- Origin: Toronto, Ontario, Canada
- Genres: punk rock;
- Years active: 1978–1980;
- Labels: Ugly Pop Records; Other People's Music;
- Members: Greg Triner; Scott Marks; Mark Dixon; David Quinton Steinberg;

= The Mods (band) =

Canadian punk rock band

The Mods were a punk rock band from Toronto during the first wave of late 1970s punk. They formed in 1978 with members Greg Triner (vocals), Scott Marks (guitar), Mark Dixon (bass), and David Quinton Steinberg (drums). The Mods were influenced by The Jam and had a similar look and sound. Where other bands were wearing black leather, T-shirts, and tight jeans, The Mods chose to wear suits and ties. Unlike many of the rowdier Toronto bands of the era, the Mods were known for being tight and professional.

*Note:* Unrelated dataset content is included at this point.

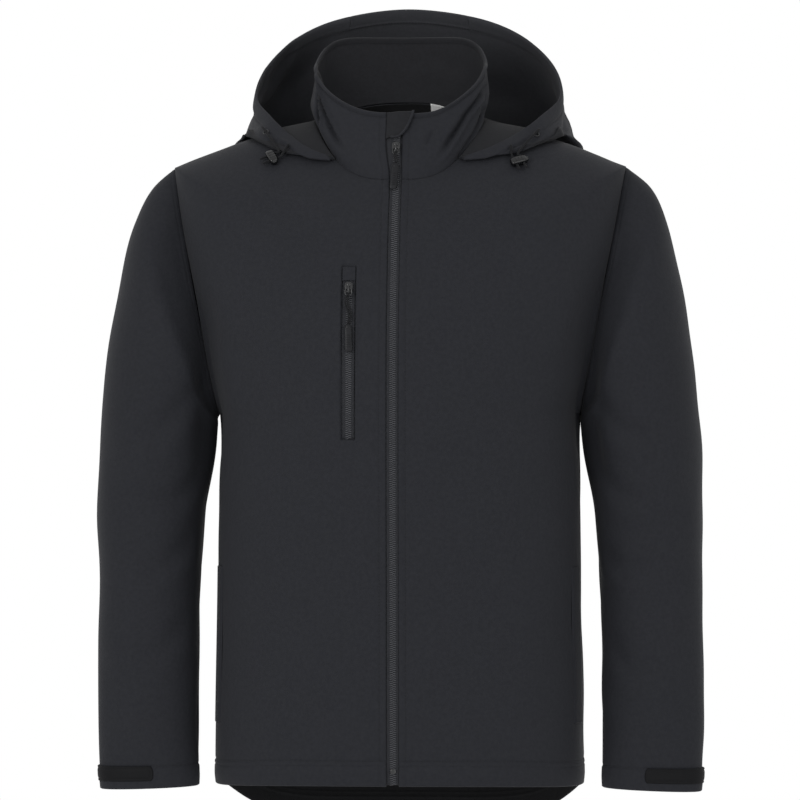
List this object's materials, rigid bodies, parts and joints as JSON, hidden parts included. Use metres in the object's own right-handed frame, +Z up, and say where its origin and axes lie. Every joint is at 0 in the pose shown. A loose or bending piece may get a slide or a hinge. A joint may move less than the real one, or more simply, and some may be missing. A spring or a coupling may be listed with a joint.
{
  "type": "hooded softshell jacket",
  "caption": "Hooded zip-front softshell jacket with long sleeves, a chest pocket and a dropped back hem, filled out as worn.",
  "frame": {"origin": "inside the neck on the middle plane, level with the base of the collar, where the wearer's neck and shoulders hold the jacket", "axes": "+X towards the wearer's left, front towards -Y, +Z up"},
  "size_m": [0.6588, 0.3533, 0.9053],
  "materials": {
    "cloth": "matte bonded softshell",
    "zip": "woven zip tape with a moulded coil",
    "metal": "dark coated metal",
    "rubber": "dark moulded rubber",
    "cord": "braided cord",
    "label": "plain woven"
  },
  "bodies": {
    "garment": {"front_left": "cloth", "front_right": "cloth", "back": "cloth", "sleeve_left": "cloth", "cuff_tab_left": "cloth", "sleeve_right": "cloth", "cuff_tab_right": "cloth", "collar": "cloth", "chin_guard": "cloth", "hood_left": "cloth", "hood_centre": "cloth", "hood_right": "cloth", "chest_garage": "cloth", "pocket_welt_left": "cloth", "pocket_welt_right": "cloth", "front_zip": "zip", "chest_zip": "zip", "front_zip_slider": "metal", "chest_zip_slider": "metal", "eyelet_left": "metal", "eyelet_right": "metal", "cord_lock_left": "rubber", "cord_lock_right": "rubber", "cord_left_eyelet": "cord", "cord_left_hem": "cord", "cord_left_end_front": "cord", "cord_left_end_rear": "cord", "cord_right_eyelet": "cord", "cord_right_hem": "cord", "cord_right_end_front": "cord", "cord_right_end_rear": "cord", "neck_label": "label"},
    "front_pull": {"front_zip_pull": "rubber"},
    "chest_pull": {"chest_zip_pull": "rubber"}
  },
  "joints": [
    {"name": "front_pull_hinge", "type": "hinge", "parent": "garment", "child": "front_pull", "pos_m": [0, -0.08102, -0.00137], "axis": [-1, 0, 0], "range_deg": [0, 150]},
    {"name": "chest_pull_hinge", "type": "hinge", "parent": "garment", "child": "chest_pull", "pos_m": [-0.04696, -0.13957, -0.15411], "axis": [-1, 0, 0], "range_deg": [0, 150]}
  ]
}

The band played heavily in the Toronto area as well as further afield than most other Toronto bands of the era, playing in New York, Philadelphia, Cleveland, Chicago and Detroit. In November 1979, The Mods opened for The Police when they made their Toronto debut at the Danforth Music Hall. They also opened for The Specials, Squeeze, and Ultravox.

In 1978, they independently recorded the singles "Step Out Tonight" and "You Use Me". They recorded another album's worth of material but a proposed major label record deal fell through. They briefly changed their name to 'The News' before breaking up in 1980. David Quinton would go on to play on Stiv Bators solo album.

The Mods complete recordings, along with some live tracks, were released in 1995, in the album Twenty 2 Months. Since then the band has periodically reformed for reunion gigs, the last of which was in November 2013 at The Rivoli in Toronto.

A Mods 1978 performance is included in the 2013 documentary about the Toronto punk movement, The Last Pogo Jumps Again. They also appear on the soundtrack.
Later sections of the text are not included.